The dentist is telling her to stop sucking her thumb. "You're a big girl now. Big girls don't need to do that," he insists, and launches into a litany of horrors that have befallen or will befall her -- from calloused skin to buck teeth to being teased -- if she doesn't end this wretched habit now.

I clutch the edges of the counter behind me. This man is threatening my daughter, and I am swimming so far out in bad memories that I cannot catch my breath long enough to protect her.

I sucked my thumb until I was 11. I sucked with passion, with devotion, and I adored every succulent moment. I sucked while watching television, while riding in the car, while lying under the covers at night, the forefinger and thumb of my other hand plucking soft tufts of flannel from my pajamas and rubbing them against my upper lip.

I needed to suck my thumb. Sucking soothed me, calmed me, focused me, gave me comfort in an anxious household electric with barely-contained panic. I would slip my thumb, worn in as a leather jacket, silken as a dog's ear, into my mouth, circling it with my lips as I tucked it between my tongue and top teeth. It fit tenderly there. I nudged it against my palate, creating a seal against the roof of my mouth. In that movement, the sucking closed a broken circle; it completed a loop; it tied a knot at the end of a rope that otherwise might have spooled out of control.

I never sucked in school. I worried too much about what people thought and was terrified of ridicule. And no photographs exist of me sucking. What I did, I did in private, purchasing an exquisite solitude I still crave today.

And I was told on.

"Ma," my brother would wail when he'd come upon me doing the deed. "Pammy's sucking her thumb!" Busted.
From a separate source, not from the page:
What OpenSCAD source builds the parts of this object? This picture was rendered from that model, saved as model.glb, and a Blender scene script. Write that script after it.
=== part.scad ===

Suddenly everything private went public; my inner world cracked open and I was exposed. I wanted my thumb and felt guilty about wanting it. I sucked my thumb but had to plot ways to do so in secret. The pleasure I derived was coupled with shame.

I don't blame my brother. He was conscripted by a task force of adults who had mounted a campaign against my behavior. As my mother tells it, everything started with Grandma Rose: "You were born with your thumb in your mouth. Grandma pulled it out; you put it back in; she pulled it out. And on it went for years."

But my parents kowtowing to others' authority made them just as responsible. They deferred to Rose's old-world view of controlling children. And they pawed the ground in front of the family dentist, a paternalistic warlord who extorted our time and money under the guise of doing what was best for us. (I went to the dentist so often as a kid, it was an activity like dance class, music lessons or religious school.)

By the time they were through with me I had been bribed ("We'll get you a dog;" "We'll pierce your ears"), warned ("Do you want the skin on your thumb to peel away permanently?" "Do you want to get married and still suck your thumb?"), spied on ("Ma, she's doing it again"), mutilated (Herr Dentist fitted me with a metal plate and fangs that hung down from the roof of my mouth), and poisoned (my finger was marinated in a sinister-tasting potion known as "Thumb"). Yet no amount of cajoling and manipulating made me stop. I stopped on my own, because I was ready and wanted to, right before I went to sleep-away camp for the first time.

Not surprisingly, both my daughters love their thumbs. Sonograms revealed them each sucking in utero. Long past infancy they arm themselves against the abyss, as I once did. In fact, they've improved on me: The 5-year-old walks around with her thumb in her mouth clutching a stuffed animal; the 2-year-old sports thumb, animal and blankie.

They sit together on a chair in front of the TV, entwined in one another, sucking. They sit on opposite ends of the sofa, a picture of glazed-over contemplation, one with the left thumb in her mouth, the other the right, enjoying self-imposed timeouts before tearing around the apartment again. They suck voraciously and have no compunction about sucking in public. I wouldn't dream of telling them to quit.

The rest of the world seems compelled to stop them.